(DIRECTION) Every line of the material is to be repeated exactly as it stands.

>> Begin GIVEN DATA

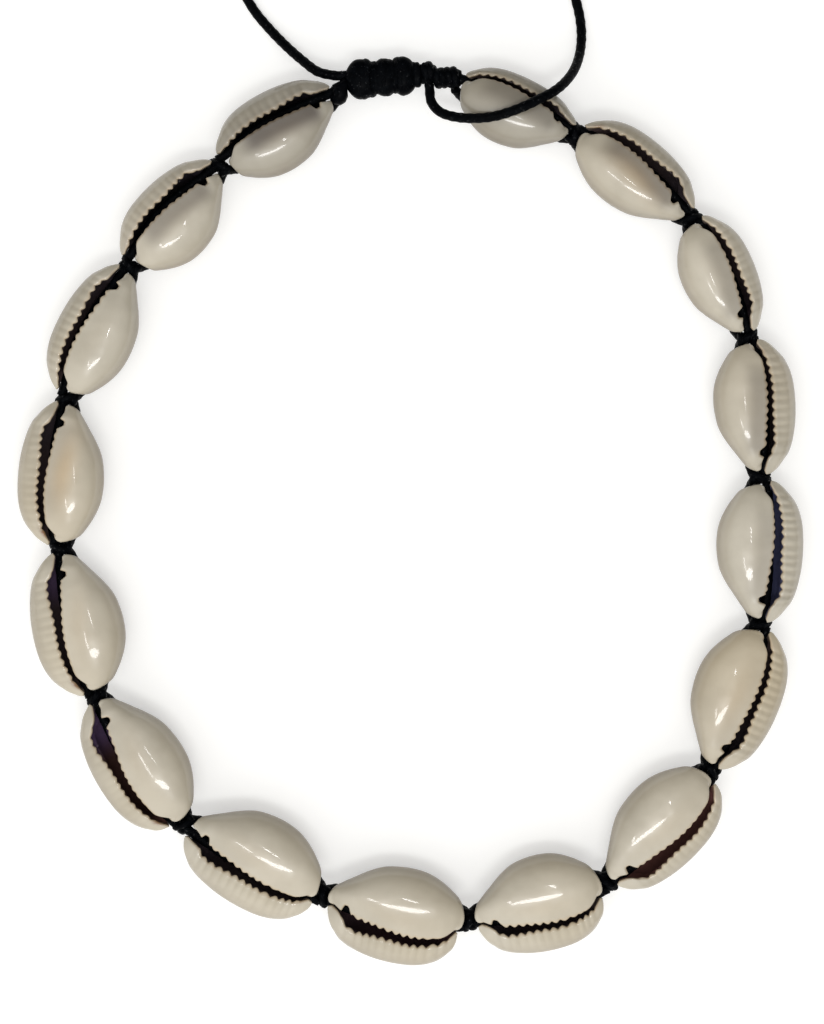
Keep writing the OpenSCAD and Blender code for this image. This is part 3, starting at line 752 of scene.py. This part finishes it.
# %% Raise the teeth and colour every shell
for i, cowrie in enumerate(cowries):
    mesh = cowrie.data = baked(cowrie, teeth_tree, {"Tooth pitch": TOOTH_PITCH, "Material": shell_enamel})
    values = {}
    for key in ("inside", "near", "side", "place", "along", "flank"):
        values[key] = np.zeros(len(mesh.vertices), np.float32)
        mesh.attributes[key].data.foreach_get("value", values[key])
    for key, stored in tint_values(i, values).items():
        keep(mesh, key, stored)
    broad_end, narrow_end = (np.array(linear(colour)) for colour in INSIDES.get(i, INSIDE))
    share = smoothstep(values["place"], 0.6, 0.8)[:, None]
    keep(mesh, "inner_colour", broad_end + share * (narrow_end - broad_end), "FLOAT_COLOR", "color")
    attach(cowrie, "root")
    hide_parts(f"shell_{i + 1:02d}")
print("shells:", len(cowries), "pieces,", sum(len(c.data.polygons) for c in cowries), "faces")

# %% [markdown]
# ## Braided cord
#
# The cord is a waxed polyester braid of eight thin yarns round a core. Each yarn
# shows as a row of small bumps, and the rows cross. Eight separate yarns would
# look the same and cost many times the faces, so one tube is bent along the
# path and its surface is raised and lowered in the pattern of the braid.

# %% The tree that braids a cord along a path
BRAID_PITCH, BUMPS_ROUND = 1.5, 4.0
braid_tree, given = new_tree("braided_cord", {
    "Radius": 0.8 * MM, "Braid height": 0.07 * MM, "Braid pitch": BRAID_PITCH * MM,
    "Step": 0.25 * MM, "Sides": 16, "Material": None})
tree = braid_tree
even_path = add(tree, "GeometryNodeResampleCurve",
                {"Curve": given["Geometry"], "Length": given["Step"]}, mode="LENGTH")
spline_length = add(tree, "GeometryNodeSplineParameter").outputs["Length"]
kept_length = add(tree, "GeometryNodeStoreNamedAttribute", {
    "Geometry": even_path, "Value": spline_length, "Name": "along"}, data_type="FLOAT", domain="POINT")
ring = add(tree, "GeometryNodeCurvePrimitiveCircle", {
    "Resolution": given["Sides"], "Radius": given["Radius"]}, mode="RADIUS")
corner = add(tree, "DIVIDE", add(tree, "GeometryNodeInputIndex"), given["Sides"])
corner = add(tree, "MULTIPLY", corner, 2 * math.pi)
around = add(tree, "ShaderNodeCombineXYZ", add(tree, "COSINE", corner), add(tree, "SINE", corner))
kept_angle = add(tree, "GeometryNodeStoreNamedAttribute", {
    "Geometry": ring, "Value": around, "Name": "around"}, data_type="FLOAT_VECTOR", domain="POINT")
tube = add(tree, "GeometryNodeCurveToMesh", {
    "Curve": kept_length, "Profile Curve": kept_angle, "Fill Caps": True})

# %% The bumps of the braid
place = add(tree, READ, "along", data_type="FLOAT")
around = add(tree, READ, "around", data_type="FLOAT_VECTOR")
xyz = add(tree, "ShaderNodeSeparateXYZ", around).outputs
angle = add(tree, "ARCTAN2", xyz["Y"], xyz["X"])
turns = add(tree, "DIVIDE", place, given["Braid pitch"])
along_wave = add(tree, "COSINE", add(tree, "MULTIPLY", turns, 2 * math.pi))
round_wave = add(tree, "COSINE", add(tree, "MULTIPLY", angle, BUMPS_ROUND))
bumps = add(tree, "MULTIPLY", add(tree, "MULTIPLY", along_wave, round_wave), given["Braid height"])
end_tree(tree, given, tube, add(tree, "GeometryNodeInputNormal"), bumps)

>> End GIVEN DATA

(OUTPUT FOR THIS TASK)
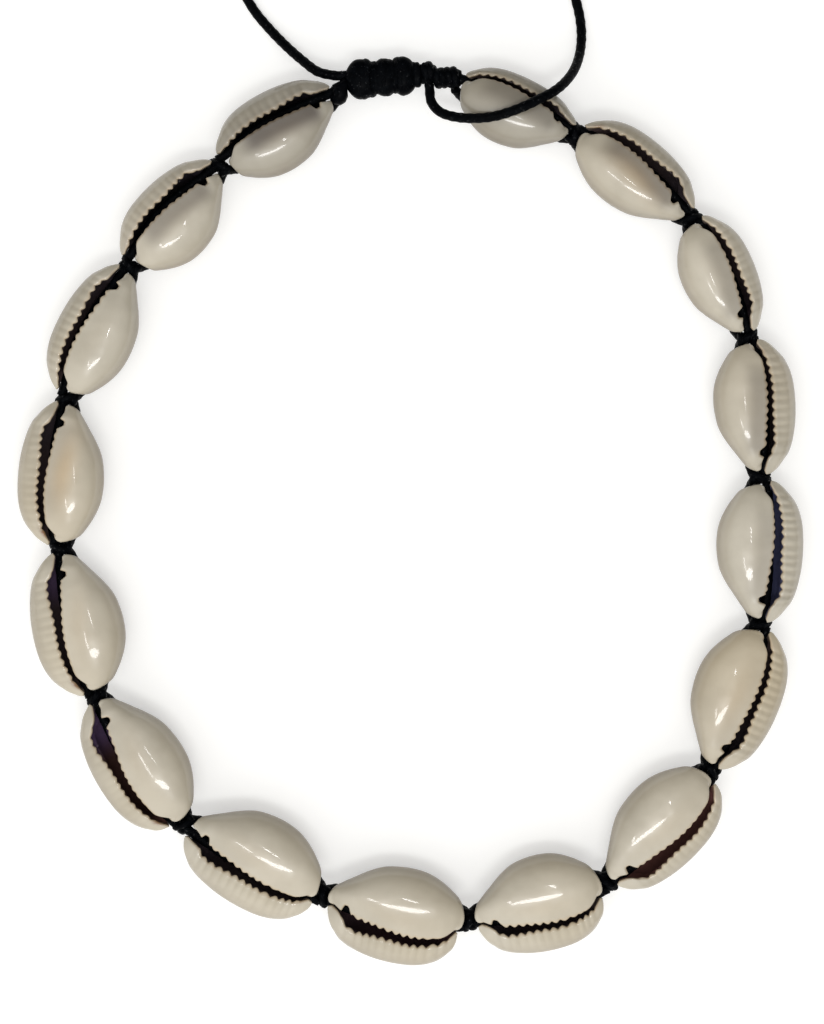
Keep writing the OpenSCAD and Blender code for this image. This is part 3, starting at line 752 of scene.py. This part finishes it.
# %% Raise the teeth and colour every shell
for i, cowrie in enumerate(cowries):
    mesh = cowrie.data = baked(cowrie, teeth_tree, {"Tooth pitch": TOOTH_PITCH, "Material": shell_enamel})
    values = {}
    for key in ("inside", "near", "side", "place", "along", "flank"):
        values[key] = np.zeros(len(mesh.vertices), np.float32)
        mesh.attributes[key].data.foreach_get("value", values[key])
    for key, stored in tint_values(i, values).items():
        keep(mesh, key, stored)
    broad_end, narrow_end = (np.array(linear(colour)) for colour in INSIDES.get(i, INSIDE))
    share = smoothstep(values["place"], 0.6, 0.8)[:, None]
    keep(mesh, "inner_colour", broad_end + share * (narrow_end - broad_end), "FLOAT_COLOR", "color")
    attach(cowrie, "root")
    hide_parts(f"shell_{i + 1:02d}")
print("shells:", len(cowries), "pieces,", sum(len(c.data.polygons) for c in cowries), "faces")

# %% [markdown]
# ## Braided cord
#
# The cord is a waxed polyester braid of eight thin yarns round a core. Each yarn
# shows as a row of small bumps, and the rows cross. Eight separate yarns would
# look the same and cost many times the faces, so one tube is bent along the
# path and its surface is raised and lowered in the pattern of the braid.

# %% The tree that braids a cord along a path
BRAID_PITCH, BUMPS_ROUND = 1.5, 4.0
braid_tree, given = new_tree("braided_cord", {
    "Radius": 0.8 * MM, "Braid height": 0.07 * MM, "Braid pitch": BRAID_PITCH * MM,
    "Step": 0.25 * MM, "Sides": 16, "Material": None})
tree = braid_tree
even_path = add(tree, "GeometryNodeResampleCurve",
                {"Curve": given["Geometry"], "Length": given["Step"]}, mode="LENGTH")
spline_length = add(tree, "GeometryNodeSplineParameter").outputs["Length"]
kept_length = add(tree, "GeometryNodeStoreNamedAttribute", {
    "Geometry": even_path, "Value": spline_length, "Name": "along"}, data_type="FLOAT", domain="POINT")
ring = add(tree, "GeometryNodeCurvePrimitiveCircle", {
    "Resolution": given["Sides"], "Radius": given["Radius"]}, mode="RADIUS")
corner = add(tree, "DIVIDE", add(tree, "GeometryNodeInputIndex"), given["Sides"])
corner = add(tree, "MULTIPLY", corner, 2 * math.pi)
around = add(tree, "ShaderNodeCombineXYZ", add(tree, "COSINE", corner), add(tree, "SINE", corner))
kept_angle = add(tree, "GeometryNodeStoreNamedAttribute", {
    "Geometry": ring, "Value": around, "Name": "around"}, data_type="FLOAT_VECTOR", domain="POINT")
tube = add(tree, "GeometryNodeCurveToMesh", {
    "Curve": kept_length, "Profile Curve": kept_angle, "Fill Caps": True})

# %% The bumps of the braid
place = add(tree, READ, "along", data_type="FLOAT")
around = add(tree, READ, "around", data_type="FLOAT_VECTOR")
xyz = add(tree, "ShaderNodeSeparateXYZ", around).outputs
angle = add(tree, "ARCTAN2", xyz["Y"], xyz["X"])
turns = add(tree, "DIVIDE", place, given["Braid pitch"])
along_wave = add(tree, "COSINE", add(tree, "MULTIPLY", turns, 2 * math.pi))
round_wave = add(tree, "COSINE", add(tree, "MULTIPLY", angle, BUMPS_ROUND))
bumps = add(tree, "MULTIPLY", add(tree, "MULTIPLY", along_wave, round_wave), given["Braid height"])
end_tree(tree, given, tube, add(tree, "GeometryNodeInputNormal"), bumps)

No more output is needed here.